◆ **Task goal**
What is wanted is an exact restatement of the lines from the one with "the shoe's box." through the one with "for node in", both included, and of no other lines.
--- --- ---
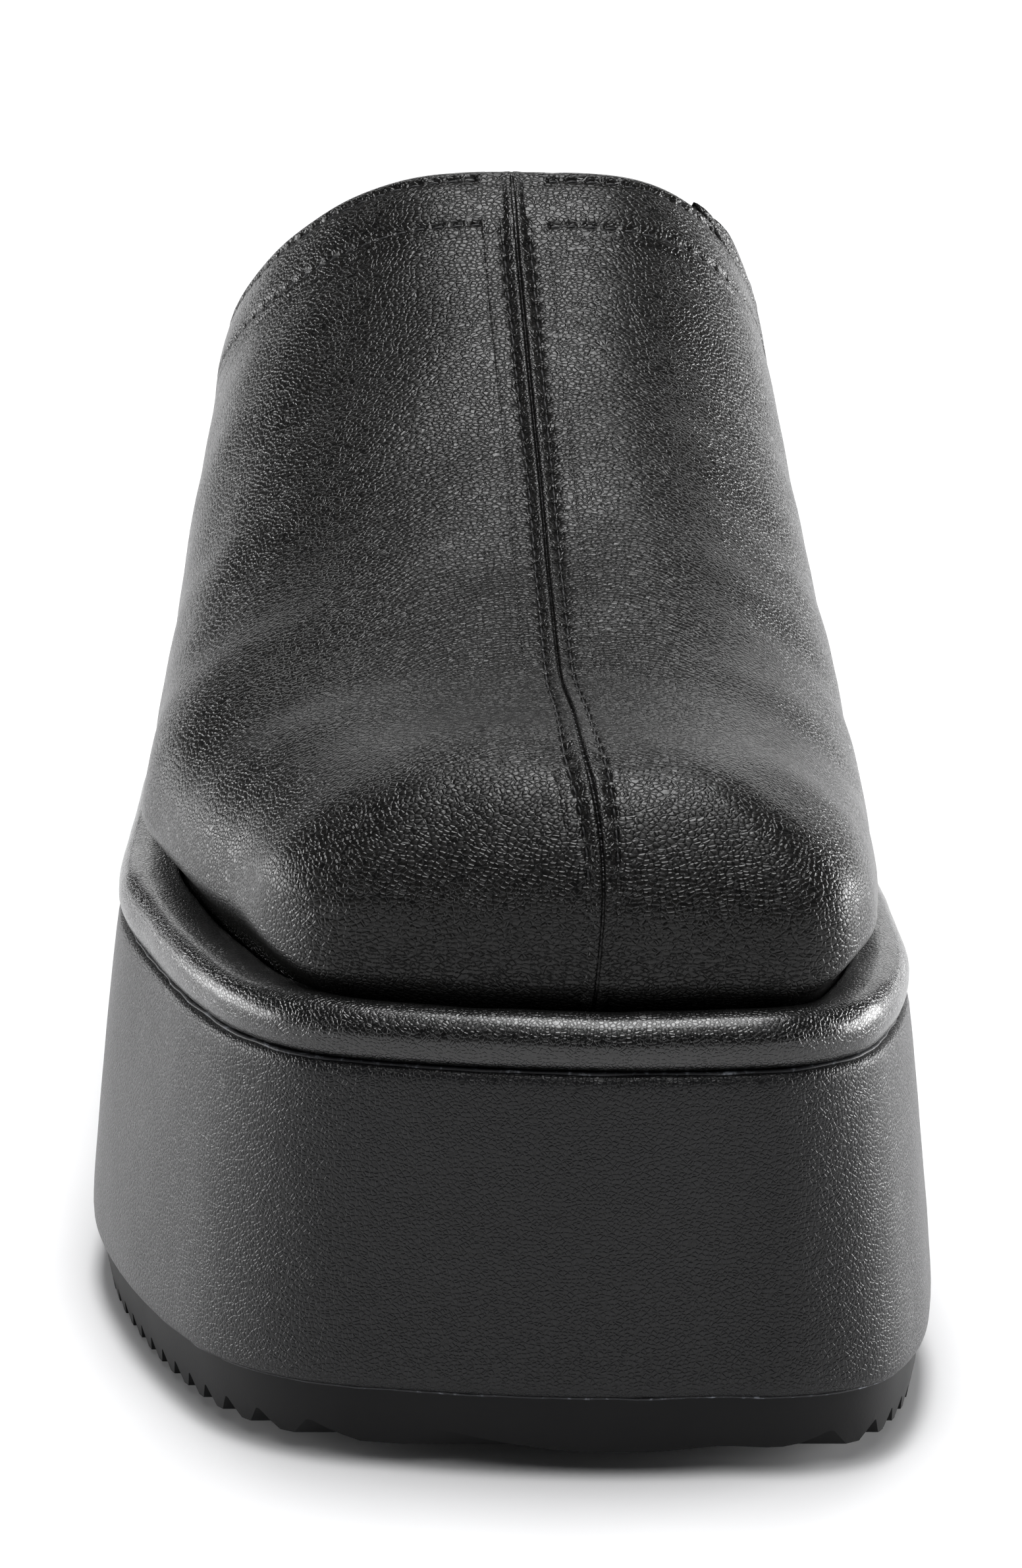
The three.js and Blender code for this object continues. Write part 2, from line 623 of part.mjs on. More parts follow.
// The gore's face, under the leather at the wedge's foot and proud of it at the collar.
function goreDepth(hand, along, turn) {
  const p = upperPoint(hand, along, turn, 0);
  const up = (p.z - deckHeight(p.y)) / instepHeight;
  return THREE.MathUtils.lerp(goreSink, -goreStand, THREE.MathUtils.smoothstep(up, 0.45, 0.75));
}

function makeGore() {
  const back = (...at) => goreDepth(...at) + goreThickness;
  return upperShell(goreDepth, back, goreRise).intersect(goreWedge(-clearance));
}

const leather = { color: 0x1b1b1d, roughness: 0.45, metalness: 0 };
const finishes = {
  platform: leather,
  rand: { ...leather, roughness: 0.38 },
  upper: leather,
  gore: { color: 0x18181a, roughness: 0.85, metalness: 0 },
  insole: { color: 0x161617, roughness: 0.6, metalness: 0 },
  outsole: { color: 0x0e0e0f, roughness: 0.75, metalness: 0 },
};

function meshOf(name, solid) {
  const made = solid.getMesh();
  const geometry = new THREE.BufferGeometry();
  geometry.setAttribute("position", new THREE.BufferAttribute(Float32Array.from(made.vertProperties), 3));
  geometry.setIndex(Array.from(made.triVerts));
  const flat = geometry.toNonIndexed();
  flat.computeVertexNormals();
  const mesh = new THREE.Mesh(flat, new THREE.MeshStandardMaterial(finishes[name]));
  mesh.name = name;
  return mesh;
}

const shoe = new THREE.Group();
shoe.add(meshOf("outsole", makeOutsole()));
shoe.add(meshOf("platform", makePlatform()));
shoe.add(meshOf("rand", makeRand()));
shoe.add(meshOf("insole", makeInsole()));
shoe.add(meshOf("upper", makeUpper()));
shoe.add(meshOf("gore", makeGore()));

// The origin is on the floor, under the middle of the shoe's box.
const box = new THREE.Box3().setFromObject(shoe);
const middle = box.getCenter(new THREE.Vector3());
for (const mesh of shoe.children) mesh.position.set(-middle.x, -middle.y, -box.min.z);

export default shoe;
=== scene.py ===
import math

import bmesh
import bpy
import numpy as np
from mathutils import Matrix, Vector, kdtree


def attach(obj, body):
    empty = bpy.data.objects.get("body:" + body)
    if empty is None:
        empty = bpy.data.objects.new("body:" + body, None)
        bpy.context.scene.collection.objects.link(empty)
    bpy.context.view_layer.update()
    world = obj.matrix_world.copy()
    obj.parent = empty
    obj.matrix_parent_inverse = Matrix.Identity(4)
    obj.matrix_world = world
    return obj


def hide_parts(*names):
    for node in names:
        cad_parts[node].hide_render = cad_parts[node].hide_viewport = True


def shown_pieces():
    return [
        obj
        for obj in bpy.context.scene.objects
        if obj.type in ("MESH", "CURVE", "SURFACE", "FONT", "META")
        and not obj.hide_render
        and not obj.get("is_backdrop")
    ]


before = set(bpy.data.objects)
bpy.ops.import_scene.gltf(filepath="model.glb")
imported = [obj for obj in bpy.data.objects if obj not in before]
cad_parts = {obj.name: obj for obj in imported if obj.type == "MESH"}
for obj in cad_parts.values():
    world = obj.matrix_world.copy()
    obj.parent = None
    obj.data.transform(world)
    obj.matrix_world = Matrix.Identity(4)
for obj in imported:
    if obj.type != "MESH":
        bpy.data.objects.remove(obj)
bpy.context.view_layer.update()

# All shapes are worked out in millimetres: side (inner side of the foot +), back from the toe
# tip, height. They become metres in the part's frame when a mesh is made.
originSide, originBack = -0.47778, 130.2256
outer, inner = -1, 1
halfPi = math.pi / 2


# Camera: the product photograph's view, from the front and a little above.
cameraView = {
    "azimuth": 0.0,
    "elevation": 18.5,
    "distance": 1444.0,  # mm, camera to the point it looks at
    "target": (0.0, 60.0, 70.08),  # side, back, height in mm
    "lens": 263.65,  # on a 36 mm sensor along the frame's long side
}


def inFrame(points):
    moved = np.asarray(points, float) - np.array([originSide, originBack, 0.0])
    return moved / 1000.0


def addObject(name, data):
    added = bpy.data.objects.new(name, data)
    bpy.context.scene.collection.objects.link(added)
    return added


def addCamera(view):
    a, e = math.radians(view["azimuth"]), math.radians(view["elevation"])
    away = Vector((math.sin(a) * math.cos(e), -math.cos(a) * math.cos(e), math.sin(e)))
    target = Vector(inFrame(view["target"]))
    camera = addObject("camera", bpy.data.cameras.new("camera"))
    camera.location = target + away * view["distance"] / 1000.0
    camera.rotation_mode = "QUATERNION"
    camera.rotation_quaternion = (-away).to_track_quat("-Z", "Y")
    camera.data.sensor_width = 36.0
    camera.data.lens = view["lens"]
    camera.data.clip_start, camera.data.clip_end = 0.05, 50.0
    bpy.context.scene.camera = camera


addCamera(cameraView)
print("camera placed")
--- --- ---
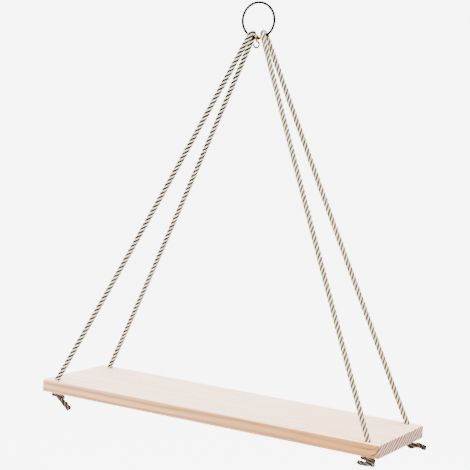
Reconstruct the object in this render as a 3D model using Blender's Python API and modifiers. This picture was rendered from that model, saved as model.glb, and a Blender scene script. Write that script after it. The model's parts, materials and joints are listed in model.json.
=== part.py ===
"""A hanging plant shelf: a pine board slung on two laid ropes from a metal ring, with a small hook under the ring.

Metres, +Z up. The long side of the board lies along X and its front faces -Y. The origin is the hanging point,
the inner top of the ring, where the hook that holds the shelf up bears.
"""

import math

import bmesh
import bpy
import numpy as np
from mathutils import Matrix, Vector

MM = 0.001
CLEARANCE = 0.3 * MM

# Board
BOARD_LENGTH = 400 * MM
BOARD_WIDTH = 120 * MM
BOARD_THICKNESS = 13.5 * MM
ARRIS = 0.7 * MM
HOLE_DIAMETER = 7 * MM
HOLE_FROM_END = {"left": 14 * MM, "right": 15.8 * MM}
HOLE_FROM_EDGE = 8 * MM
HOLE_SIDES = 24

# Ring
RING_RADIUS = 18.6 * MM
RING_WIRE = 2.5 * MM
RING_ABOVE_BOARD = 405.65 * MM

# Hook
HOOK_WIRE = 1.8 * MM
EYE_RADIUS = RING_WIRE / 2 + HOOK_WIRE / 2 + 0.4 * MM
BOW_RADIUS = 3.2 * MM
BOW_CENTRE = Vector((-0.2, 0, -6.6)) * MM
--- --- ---
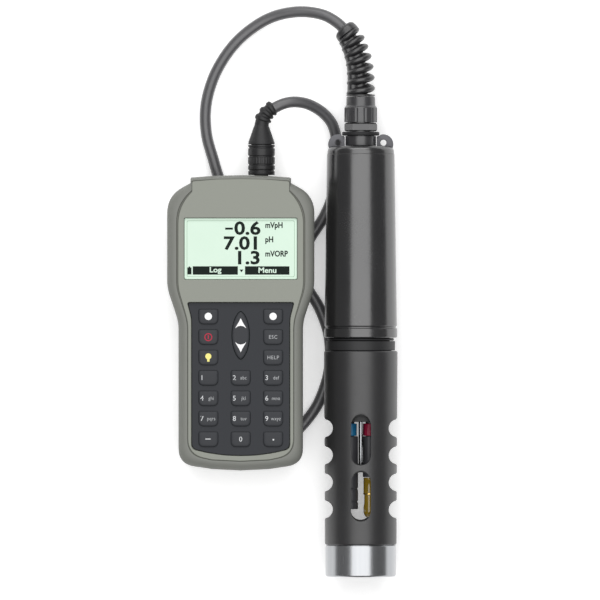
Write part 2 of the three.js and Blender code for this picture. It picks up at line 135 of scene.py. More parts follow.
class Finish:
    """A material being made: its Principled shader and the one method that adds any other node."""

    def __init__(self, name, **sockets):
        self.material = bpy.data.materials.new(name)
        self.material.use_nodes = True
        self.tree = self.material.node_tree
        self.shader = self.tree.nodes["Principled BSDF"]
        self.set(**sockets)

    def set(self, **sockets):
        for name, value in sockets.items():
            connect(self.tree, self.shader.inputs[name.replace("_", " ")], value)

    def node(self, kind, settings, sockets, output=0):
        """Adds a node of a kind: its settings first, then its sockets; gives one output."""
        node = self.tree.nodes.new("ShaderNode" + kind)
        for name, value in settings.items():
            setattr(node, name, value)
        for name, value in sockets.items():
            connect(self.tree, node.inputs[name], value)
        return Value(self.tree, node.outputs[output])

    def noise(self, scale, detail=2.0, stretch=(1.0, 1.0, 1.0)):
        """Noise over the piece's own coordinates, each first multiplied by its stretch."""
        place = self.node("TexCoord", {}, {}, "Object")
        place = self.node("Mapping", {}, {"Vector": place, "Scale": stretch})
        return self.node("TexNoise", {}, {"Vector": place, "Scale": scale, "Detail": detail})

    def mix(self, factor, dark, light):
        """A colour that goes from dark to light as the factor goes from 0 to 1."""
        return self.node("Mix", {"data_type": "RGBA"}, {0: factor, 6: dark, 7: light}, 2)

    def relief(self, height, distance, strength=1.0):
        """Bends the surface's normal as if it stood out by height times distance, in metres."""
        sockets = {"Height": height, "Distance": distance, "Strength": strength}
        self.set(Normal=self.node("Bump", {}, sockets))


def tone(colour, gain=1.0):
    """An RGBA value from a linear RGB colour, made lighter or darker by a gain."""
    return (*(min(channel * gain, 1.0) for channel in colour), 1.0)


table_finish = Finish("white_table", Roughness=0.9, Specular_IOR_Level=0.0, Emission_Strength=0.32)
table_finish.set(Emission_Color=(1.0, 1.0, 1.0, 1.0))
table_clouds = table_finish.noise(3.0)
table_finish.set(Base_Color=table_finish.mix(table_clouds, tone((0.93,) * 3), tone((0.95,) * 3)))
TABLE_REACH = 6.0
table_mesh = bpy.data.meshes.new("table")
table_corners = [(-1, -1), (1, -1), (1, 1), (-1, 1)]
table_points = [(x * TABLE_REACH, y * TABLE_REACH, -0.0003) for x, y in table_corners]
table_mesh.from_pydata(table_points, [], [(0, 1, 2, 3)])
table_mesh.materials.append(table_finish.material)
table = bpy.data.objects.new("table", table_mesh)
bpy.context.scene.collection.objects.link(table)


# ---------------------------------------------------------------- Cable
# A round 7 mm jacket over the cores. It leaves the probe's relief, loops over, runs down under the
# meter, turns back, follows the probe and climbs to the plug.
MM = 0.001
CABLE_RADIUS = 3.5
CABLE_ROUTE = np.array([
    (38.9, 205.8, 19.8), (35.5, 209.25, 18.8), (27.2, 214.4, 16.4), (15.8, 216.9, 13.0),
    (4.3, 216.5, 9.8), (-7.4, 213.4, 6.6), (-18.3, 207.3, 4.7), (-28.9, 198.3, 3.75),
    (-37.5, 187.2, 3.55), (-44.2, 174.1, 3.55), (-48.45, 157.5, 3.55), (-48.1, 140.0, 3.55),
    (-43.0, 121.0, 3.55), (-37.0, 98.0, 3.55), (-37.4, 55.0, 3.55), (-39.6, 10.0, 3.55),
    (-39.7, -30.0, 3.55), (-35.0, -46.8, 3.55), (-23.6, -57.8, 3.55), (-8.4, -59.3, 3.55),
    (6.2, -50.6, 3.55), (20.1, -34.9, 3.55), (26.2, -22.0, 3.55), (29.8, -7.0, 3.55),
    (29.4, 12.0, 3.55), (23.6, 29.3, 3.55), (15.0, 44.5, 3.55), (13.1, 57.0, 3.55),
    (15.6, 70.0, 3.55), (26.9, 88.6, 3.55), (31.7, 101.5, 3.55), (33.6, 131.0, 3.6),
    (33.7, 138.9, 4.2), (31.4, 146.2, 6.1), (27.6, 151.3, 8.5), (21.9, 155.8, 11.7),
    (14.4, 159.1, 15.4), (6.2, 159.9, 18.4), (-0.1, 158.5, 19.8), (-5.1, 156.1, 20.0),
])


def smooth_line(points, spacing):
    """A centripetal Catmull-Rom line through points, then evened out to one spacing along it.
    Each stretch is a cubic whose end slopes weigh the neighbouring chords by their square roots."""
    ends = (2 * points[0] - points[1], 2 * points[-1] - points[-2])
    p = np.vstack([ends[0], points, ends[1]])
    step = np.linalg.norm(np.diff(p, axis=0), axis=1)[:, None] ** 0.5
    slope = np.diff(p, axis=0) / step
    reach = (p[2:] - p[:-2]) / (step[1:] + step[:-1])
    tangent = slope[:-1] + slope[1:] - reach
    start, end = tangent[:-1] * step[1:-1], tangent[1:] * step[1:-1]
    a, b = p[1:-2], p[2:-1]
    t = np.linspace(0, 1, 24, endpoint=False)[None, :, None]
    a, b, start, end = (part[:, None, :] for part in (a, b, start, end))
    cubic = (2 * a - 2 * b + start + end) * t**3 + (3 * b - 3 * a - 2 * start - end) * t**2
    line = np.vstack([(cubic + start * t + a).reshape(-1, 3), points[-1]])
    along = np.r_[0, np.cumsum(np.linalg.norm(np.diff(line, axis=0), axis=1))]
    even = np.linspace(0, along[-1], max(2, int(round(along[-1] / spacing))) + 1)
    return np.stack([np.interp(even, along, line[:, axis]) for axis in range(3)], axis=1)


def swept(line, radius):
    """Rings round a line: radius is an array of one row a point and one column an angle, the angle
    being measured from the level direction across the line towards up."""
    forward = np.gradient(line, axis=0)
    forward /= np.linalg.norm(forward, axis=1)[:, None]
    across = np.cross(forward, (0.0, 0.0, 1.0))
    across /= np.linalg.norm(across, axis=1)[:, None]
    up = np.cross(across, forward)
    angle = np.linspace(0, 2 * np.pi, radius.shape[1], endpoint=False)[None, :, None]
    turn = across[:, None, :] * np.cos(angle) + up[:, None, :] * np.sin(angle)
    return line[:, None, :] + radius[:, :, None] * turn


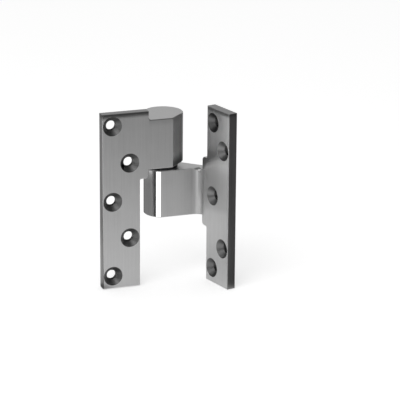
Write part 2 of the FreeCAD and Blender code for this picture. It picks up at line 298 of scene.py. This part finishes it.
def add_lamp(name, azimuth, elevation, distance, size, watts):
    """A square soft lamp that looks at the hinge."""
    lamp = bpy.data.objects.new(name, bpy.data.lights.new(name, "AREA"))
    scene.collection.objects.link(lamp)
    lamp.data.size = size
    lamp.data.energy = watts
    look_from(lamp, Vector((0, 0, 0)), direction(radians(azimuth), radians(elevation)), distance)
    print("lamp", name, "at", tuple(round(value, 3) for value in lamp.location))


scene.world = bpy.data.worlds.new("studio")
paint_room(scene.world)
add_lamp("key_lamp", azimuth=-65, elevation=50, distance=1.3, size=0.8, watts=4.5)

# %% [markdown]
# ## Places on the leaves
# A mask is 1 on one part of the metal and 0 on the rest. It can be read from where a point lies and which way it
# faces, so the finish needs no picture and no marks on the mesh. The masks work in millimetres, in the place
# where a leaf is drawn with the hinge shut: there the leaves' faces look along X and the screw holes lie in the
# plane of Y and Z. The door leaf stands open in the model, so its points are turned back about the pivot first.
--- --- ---
◆ **Output of the exercise**
// The origin is on the floor, under the middle of the shoe's box.
const box = new THREE.Box3().setFromObject(shoe);
const middle = box.getCenter(new THREE.Vector3());
for (const mesh of shoe.children) mesh.position.set(-middle.x, -middle.y, -box.min.z);

export default shoe;
=== scene.py ===
import math

import bmesh
import bpy
import numpy as np
from mathutils import Matrix, Vector, kdtree


def attach(obj, body):
    empty = bpy.data.objects.get("body:" + body)
    if empty is None:
        empty = bpy.data.objects.new("body:" + body, None)
        bpy.context.scene.collection.objects.link(empty)
    bpy.context.view_layer.update()
    world = obj.matrix_world.copy()
    obj.parent = empty
    obj.matrix_parent_inverse = Matrix.Identity(4)
    obj.matrix_world = world
    return obj


def hide_parts(*names):
    for node in names:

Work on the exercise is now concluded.